The Three P's of High-Performance Reconfigurable
- Speaker: Prof. Esam El-Araby
- The Catholic University of America
- Date: Friday, September 19, 2014
- Time: 1:00pm - 2:00pm
- Location: Room 207 (NVC)
Acceleration of parallel applications using hardware coprocessors has been lately receiving rising attention in both academia and industry. Architectures based on reconfigurable hardware, graphical processors, and multi/many-core processors have been adopted. One example of such architectures is that of the High-Performance Reconfigurable Computers (HPRCs), that are parallel computers but with added FPGA chips as hardware co-processors or accelerators. Examples of such systems are the Cray XD1, the Cray XT5h, the SRC-6, the SRC-7, and the SGI Altix/RASC. HPRCs have potential to provide substantial performance improvements over traditional supercomputers.
In this talk, I will present the historical evolution of HPRC systems, tools, and applications. I will also present solutions from my current and past research work to the challenge trinity or the three P's of HPRCs, i.e. Productivity, Performance, and Portability. For example, I will present an effort to assess HPRC productivity through a review and taxonomy of High-Level Languages (HLLs) and a formal framework for the comparative analysis of their features. Additionally, the performance potential of HPRCs will be demonstrated through a multitude of applications one of which is the problem of numerical non-robustness and exact computations. Finally, a solution based on virtualizing and sharing the reconfigurable resources will be discussed to address the portability challenge.

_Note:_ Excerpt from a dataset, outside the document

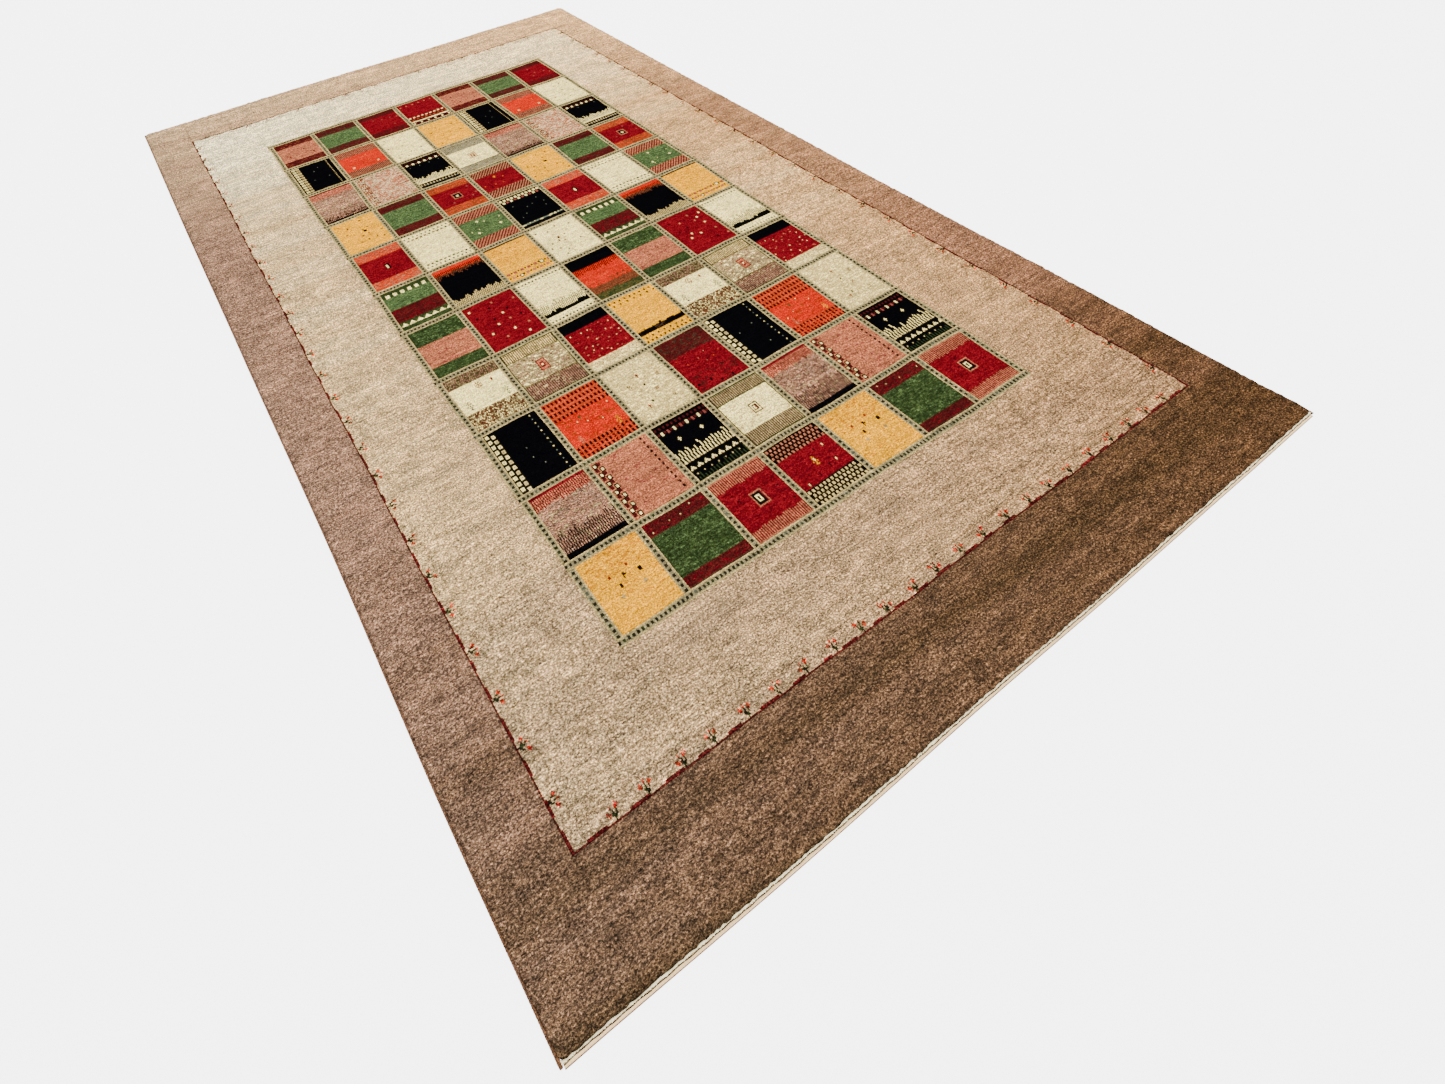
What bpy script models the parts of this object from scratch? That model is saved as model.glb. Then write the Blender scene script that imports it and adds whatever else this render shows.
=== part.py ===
"""Hand-knotted loribaft rug, lying flat.

Units are metres. The origin is the middle of the rug on the surface that it lies on, +Z is up,
+X runs across the rug and +Y along it, from the near end to the far end.

The rug is woven in one piece: a foundation with a thick wool pile, and a narrow flat-woven band at
each end where the warps carry no knots. Wool overcasting is sewn along each long side. A pale
cotton braid is sewn on each flat band at the foot of the pile, and a thin dark line is twined
beside it.
"""

import math

import bmesh
import bpy

# Driving sizes of the rug.
RUG_WIDTH = 2.000
RUG_LENGTH = 3.000
RUG_THICKNESS = 0.0130
GAP = 0.0003

# The flat-woven band at each end.
BAND_WIDTH = 0.0125
BAND_THICKNESS = 0.0026

# The pile's rounded rim: how far each step lies inside the foot of the pile, and its share of the height.
PILE_RIM = (
    (0.0000, 0.00),
    (0.0004, 0.42),
    (0.0022, 0.76),
    (0.0060, 0.94),
    (0.0130, 1.00),
)
CORNER_ROUNDING = 0.012

# The overcast side cords.
SELVEDGE_WIDTH = 0.0070
SELVEDGE_HEIGHT = 0.0065
SELVEDGE_SIDES = 12
FOUNDATION_WIDTH = RUG_WIDTH - 2 * (SELVEDGE_WIDTH + GAP)

# The braid and the twined line on each flat band.
BRAID_WIDTH = 0.0050
BRAID_HEIGHT = 0.0032
BRAID_FROM_PILE = 0.0008
TWINING_WIDTH = 0.0013
TWINING_HEIGHT = 0.0016
TWINING_FROM_BRAID = 0.0004
TRIM_SIDES = 8

# How far the outline strays outwards from a true rectangle: (share of the length or width, metres).
LEFT_EDGE = ((0.0, -0.0010), (0.12, 0.0025), (0.30, -0.0030), (0.52, 0.0000), (0.76, 0.0025), (1.0, 0.0010))
RIGHT_EDGE = ((0.0, 0.0095), (0.04, 0.0050), (0.18, 0.0040), (0.38, -0.0035), (0.62, -0.0040), (0.80, -0.0015),
              (1.0, -0.0030))
NEAR_EDGE = ((0.0, -0.0015), (0.22, 0.0015), (0.45, -0.0010), (0.62, 0.0005), (0.85, -0.0010), (1.0, -0.0030))
FAR_EDGE = ((0.0, -0.0020), (0.18, 0.0010), (0.40, 0.0030), (0.60, -0.0010), (0.80, 0.0020), (1.0, 0.0030))

# How unevenly the pile's top lies: (height, waves along X, waves along Y, start of the wave in radians).
TOP_WAVES = (
    (0.0005, 1.6, 2.3, 0.4),
    (0.0004, 3.7, 1.2, 2.1),
    (0.0003, 0.8, 6.4, 4.0),
)

CELLS_ACROSS = 24
CELLS_ALONG = 36

WOOL_BROWN = (0.28, 0.17, 0.10)
OVERCAST_BROWN = (0.20, 0.11, 0.06)
COTTON = (0.72, 0.66, 0.52)
DARK_WOOL = (0.05, 0.035, 0.03)


def clear_scene():
    """Remove the objects that a new file holds."""
    for obj in list(bpy.data.objects):
        bpy.data.objects.remove(obj, do_unlink=True)


def make_material(name, color, roughness):
    """A Principled material in one plain colour."""
    material = bpy.data.materials.new(name)
    material.use_nodes = True
    shader = material.node_tree.nodes["Principled BSDF"]
    shader.inputs["Base Color"].default_value = (*color, 1.0)
    shader.inputs["Roughness"].default_value = roughness
    shader.inputs["Metallic"].default_value = 0.0
    return material


def ease(t):
    """A smooth step from 0 to 1."""
    return t * t * (3.0 - 2.0 * t)


def stray(table, share):
    """How far an edge strays outwards at a share of its length."""
    for (start, low), (end, high) in zip(table, table[1:]):
        if share <= end:
            return low + (high - low) * ease((share - start) / (end - start))
    return table[-1][1]


def plan_point(across, along):
    """The place on the foundation at shares of the width and the length, each from 0 to 1."""
    left = -FOUNDATION_WIDTH / 2 - stray(LEFT_EDGE, along)
    right = FOUNDATION_WIDTH / 2 + stray(RIGHT_EDGE, along)
    near = -RUG_LENGTH / 2 - stray(NEAR_EDGE, across)
    far = RUG_LENGTH / 2 + stray(FAR_EDGE, across)
    return left + (right - left) * across, near + (far - near) * along


def plan_middle():
    """The middle of the outline's box, which is the rug's origin."""
    steps = [i / 400 for i in range(401)]
    lefts = [plan_point(0.0, t)[0] for t in steps]
    rights = [plan_point(1.0, t)[0] for t in steps]
    nears = [plan_point(t, 0.0)[1] for t in steps]
    fars = [plan_point(t, 1.0)[1] for t in steps]
    return (min(lefts) + max(rights)) / 2, (min(nears) + max(fars)) / 2


MIDDLE_X, MIDDLE_Y = plan_middle()


def inside(across, along, from_side, from_end):
    """A point given by shares of the plan, then moved in from the sides (+ from the left, - from the right)
    and from the ends (+ from the near end, - from the far end)."""
    x, y = plan_point(across, along)
    return x - MIDDLE_X + from_side, y - MIDDLE_Y + from_end


def top_height(x, y):
    """The height of the pile's top at a place in plan."""
    height = RUG_THICKNESS - sum(wave[0] for wave in TOP_WAVES)
    for size, across, along, start in TOP_WAVES:
        angle = 2 * math.pi * (across * x / RUG_WIDTH + along * y / RUG_LENGTH) + start
        height += size * math.cos(angle)
    return height


def finish_object(name, bm, material, smooth_angle):
    """Turn a bmesh into a named, smooth-shaded object."""
    bmesh.ops.recalc_face_normals(bm, faces=bm.faces)
    mesh = bpy.data.meshes.new(name)
    bm.to_mesh(mesh)
    bm.free()
    mesh.materials.append(material)
    mesh.shade_smooth()
    mesh.set_sharp_from_angle(angle=math.radians(smooth_angle))
    obj = bpy.data.objects.new(name, mesh)
    bpy.context.scene.collection.objects.link(obj)
    return obj


def grid_stations(cells, rim_start):
    """Shares and insets of the grid lines across the pile: the rim's steps, the middle cells and the rim again."""
    low = [(0.0, rim_start + inset) for inset, _ in PILE_RIM]
    high = [(1.0, -rim_start - inset) for inset, _ in reversed(PILE_RIM)]
    middle = [(i / cells, 0.0) for i in range(1, cells)]
    return low + middle + high


def rim_share(index, count):
    """The share of the pile's height on one grid line."""
    steps = len(PILE_RIM)
    place = min(index, count - 1 - index)
    return PILE_RIM[place][1] if place < steps else 1.0


def round_corner(x, y, low, high):
    """Pull a point near a corner of the pile on to a rounded corner."""
    for side, end in ((low[0], low[1]), (low[0], high[1]), (high[0], low[1]), (high[0], high[1])):
        way_x = math.copysign(1.0, side)
        way_y = math.copysign(1.0, end)
        centre_x = side - way_x * CORNER_ROUNDING
        centre_y = end - way_y * CORNER_ROUNDING
        out_x = (x - centre_x) * way_x
        out_y = (y - centre_y) * way_y
        if out_x > 0 and out_y > 0:
            reach = max(out_x, out_y)
            length = math.hypot(out_x, out_y)
            if length > 1e-9:
                x = centre_x + way_x * out_x * reach / length
                y = centre_y + way_y * out_y * reach / length
    return x, y


def build_rug_body(material):
    """The knotted rug: foundation, pile with a rounded rim, and the flat-woven band at each end."""
    bm = bmesh.new()
    columns = grid_stations(CELLS_ACROSS, 0.0)
    rows = grid_stations(CELLS_ALONG, BAND_WIDTH)
    count_x, count_y = len(columns), len(rows)

    def corner_limits(along, across):
        low = (inside(0.0, along, 0.0, 0.0)[0], inside(across, 0.0, 0.0, BAND_WIDTH)[1])
        high = (inside(1.0, along, 0.0, 0.0)[0], inside(across, 1.0, 0.0, -BAND_WIDTH)[1])
        return low, high

    top = []
    for j, (along, from_end) in enumerate(rows):
        line = []
        for i, (across, from_side) in enumerate(columns):
            x, y = inside(across, along, from_side, from_end)
            share = min(rim_share(i, count_x), rim_share(j, count_y))
            x, y = round_corner(x, y, *corner_limits(along, across))
            pile = top_height(x, y) - BAND_THICKNESS
            line.append(bm.verts.new((x, y, BAND_THICKNESS + pile * share)))
        top.append(line)
    for j in range(count_y - 1):
        for i in range(count_x - 1):
            bm.faces.new((top[j][i], top[j][i + 1], top[j + 1][i + 1], top[j + 1][i]))

    # The flat band beyond the pile at each end, level with the foundation's top.
    near_band = []
    far_band = []
    for across, from_side in columns:
        x, y = inside(across, 0.0, from_side, 0.0)
        near_band.append(bm.verts.new((x, y, BAND_THICKNESS)))
        x, y = inside(across, 1.0, from_side, 0.0)
        far_band.append(bm.verts.new((x, y, BAND_THICKNESS)))
    for i in range(count_x - 1):
        bm.faces.new((near_band[i], near_band[i + 1], top[0][i + 1], top[0][i]))
        bm.faces.new((top[-1][i], top[-1][i + 1], far_band[i + 1], far_band[i]))

    # The walls down to the flat underside.
    rim = near_band + [line[-1] for line in top] + far_band[::-1] + [line[0] for line in reversed(top)]
    foot = [bm.verts.new((v.co.x, v.co.y, 0.0)) for v in rim]
    for i, vert in enumerate(rim):
        after = (i + 1) % len(rim)
        bm.faces.new((foot[i], foot[after], rim[after], vert))

    # The underside, as strips between facing points of the two sides.
    near_foot = foot[:count_x]
    right_foot = foot[count_x:count_x + count_y]
    far_foot = foot[count_x + count_y:2 * count_x + count_y][::-1]
    left_foot = foot[2 * count_x + count_y:][::-1]
    bm.faces.new(near_foot[::-1] + [left_foot[0], right_foot[0]])
    for j in range(count_y - 1):
        bm.faces.new((left_foot[j], left_foot[j + 1], right_foot[j + 1], right_foot[j]))
    bm.faces.new([right_foot[-1], left_foot[-1]] + far_foot)
    return finish_object("rug_body", bm, material, 50.0)


def build_trim(name, centre_line, width, height, base, sides, material):
    """A closed bar of rounded section, flat underneath, along a line of points on the surface."""
    bm = bmesh.new()
    rings = []
    for k, (x, y) in enumerate(centre_line):
        before = centre_line[max(k - 1, 0)]
        after = centre_line[min(k + 1, len(centre_line) - 1)]
        length = math.hypot(after[0] - before[0], after[1] - before[1])
        side_x = (after[1] - before[1]) / length
        side_y = -(after[0] - before[0]) / length
        ring = []
        for s in range(sides):
            angle = 2 * math.pi * (s + 0.5) / sides
            reach = width / 2 * math.cos(angle) / math.cos(math.pi / sides)
            up = height / 2 * (1 + math.sin(angle) / math.cos(math.pi / sides))
            ring.append(bm.verts.new((x + side_x * reach, y + side_y * reach, base + max(up, 0.0))))
        rings.append(ring)
    for a, b in zip(rings, rings[1:]):
        for s in range(sides):
            after = (s + 1) % sides
            bm.faces.new((a[s], a[after], b[after], b[s]))
    bm.faces.new(rings[0][::-1])
    bm.faces.new(rings[-1])
    return finish_object(name, bm, material, 60.0)


def trim_stations(cells, rim_start):
    """Shares and insets along a trim, at the same grid lines as the pile, so that both bend alike."""
    rim_end = rim_start + PILE_RIM[-1][0]
    middle = [(i / cells, 0.0) for i in range(1, cells)]
    return [(0.0, 0.0), (0.0, rim_end)] + middle + [(1.0, -rim_end), (1.0, 0.0)]


def side_line(across, outward):
    """Points along a long side, outside the foundation by a distance."""
    way = 1.0 if across > 0.5 else -1.0
    return [inside(across, along, way * outward, inset) for along, inset in trim_stations(CELLS_ALONG, BAND_WIDTH)]


def end_line(along, inward):
    """Points along an end, inside the flat band's outer edge by a distance."""
    way = 1.0 if along < 0.5 else -1.0
    return [inside(across, along, inset, way * inward) for across, inset in trim_stations(CELLS_ACROSS, 0.0)]


def main():
    clear_scene()
    wool = make_material("pile_wool", WOOL_BROWN, 0.95)
    overcast = make_material("overcast_wool", OVERCAST_BROWN, 0.9)
    cotton = make_material("braid_cotton", COTTON, 0.85)
    dark = make_material("twined_wool", DARK_WOOL, 0.9)

    build_rug_body(wool)
    for name, across in (("selvedge_left", 0.0), ("selvedge_right", 1.0)):
        line = side_line(across, GAP + SELVEDGE_WIDTH / 2)
        build_trim(name, line, SELVEDGE_WIDTH, SELVEDGE_HEIGHT, 0.0, SELVEDGE_SIDES, overcast)

    trim_base = BAND_THICKNESS + GAP
    braid_inward = BAND_WIDTH - BRAID_FROM_PILE - BRAID_WIDTH / 2
    twining_inward = BAND_WIDTH - BRAID_FROM_PILE - BRAID_WIDTH - TWINING_FROM_BRAID - TWINING_WIDTH / 2
    for end, along in (("near", 0.0), ("far", 1.0)):
        build_trim(f"end_braid_{end}", end_line(along, braid_inward), BRAID_WIDTH, BRAID_HEIGHT, trim_base,
                   TRIM_SIDES, cotton)
        build_trim(f"end_twining_{end}", end_line(along, twining_inward), TWINING_WIDTH, TWINING_HEIGHT, trim_base,
                   TRIM_SIDES, dark)


if __name__ == "__main__":
    main()
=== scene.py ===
"""Loribaft rug: the looks of a hand-knotted wool rug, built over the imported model.

Units are metres. +X runs across the rug, +Y along it from the near end to the far end, +Z is up.
The pile is made of knots: each knot is one small facet of the pile's top with its own dye.
"""
import math
import random

import bpy
import numpy as np
from bpy.props import FloatProperty, FloatVectorProperty, IntProperty, PointerProperty
from mathutils import Matrix, Vector


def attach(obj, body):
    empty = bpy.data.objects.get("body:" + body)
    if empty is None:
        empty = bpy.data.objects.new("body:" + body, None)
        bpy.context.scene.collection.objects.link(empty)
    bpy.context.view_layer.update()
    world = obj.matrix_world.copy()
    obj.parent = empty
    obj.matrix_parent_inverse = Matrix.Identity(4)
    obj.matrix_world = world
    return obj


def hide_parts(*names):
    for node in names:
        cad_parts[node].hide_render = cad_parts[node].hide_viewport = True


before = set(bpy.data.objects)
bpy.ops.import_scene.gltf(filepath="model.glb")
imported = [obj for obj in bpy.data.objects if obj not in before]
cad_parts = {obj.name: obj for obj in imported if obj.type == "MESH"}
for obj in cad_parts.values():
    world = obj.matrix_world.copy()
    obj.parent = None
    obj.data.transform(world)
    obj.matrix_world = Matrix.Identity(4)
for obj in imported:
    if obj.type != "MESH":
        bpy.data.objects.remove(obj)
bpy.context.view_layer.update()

bl_info = {
    "name": "Loribaft Rug",
    "version": (1, 0, 0),
    "blender": (4, 5, 0),
    "location": "3D View > Sidebar > Rug",
    "description": "Builds a hand-knotted loribaft rug from its pile, lattice, panels, side cords and end trims",
    "category": "Add Mesh",
}

BODY = "root"

# Sizes that the rug's solids have.
RUG_WIDTH = 2.000
RUG_LENGTH = 3.000
RUG_THICKNESS = 0.0130
GAP = 0.0003
BAND_WIDTH = 0.0125
BAND_THICKNESS = 0.0026
CORNER_ROUNDING = 0.012
SELVEDGE_WIDTH = 0.0070
SELVEDGE_HEIGHT = 0.0065
FOUNDATION_WIDTH = RUG_WIDTH - 2 * (SELVEDGE_WIDTH + GAP)
BRAID_WIDTH = 0.0050
BRAID_HEIGHT = 0.0032
BRAID_FROM_PILE = 0.0008
TWINING_WIDTH = 0.0013
TWINING_HEIGHT = 0.0016
TWINING_FROM_BRAID = 0.0004
PILE_FOOT = BAND_THICKNESS + 0.0001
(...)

Dr. Esam El-Araby joined the Catholic University of America (CUA) as an Assistant Professor in the Department of Electrical Engineering and Computer Science in 2010. He is the founder and director of the HEterogeneous and Biologically-inspired Architectures (HEBA) laboratory at CUA. Prior to that, he worked at the High Performance Computing Laboratory (HPCL) at GWU as well as the NSF Center for High Performance Reconfigurable Computing (NSF-CHREC). His research work was mainly funded by organizations such as DoD, DARPA, NSF, and NASA and was published in national and international gatherings organized by IEEE, ACM, and NASA. His publication record includes two book chapters on High Performance Reconfigurable Computing (HPRC) systems and remote sensing, 12 journal papers, and 47 conference papers. His research interests include computer architecture, hybrid/heterogeneous architectures, hardware acceleration, reconfigurable computing, embedded systems, evolvable hardware, performance evaluation, and applications of HPC to digital signal/image processing and remote sensing.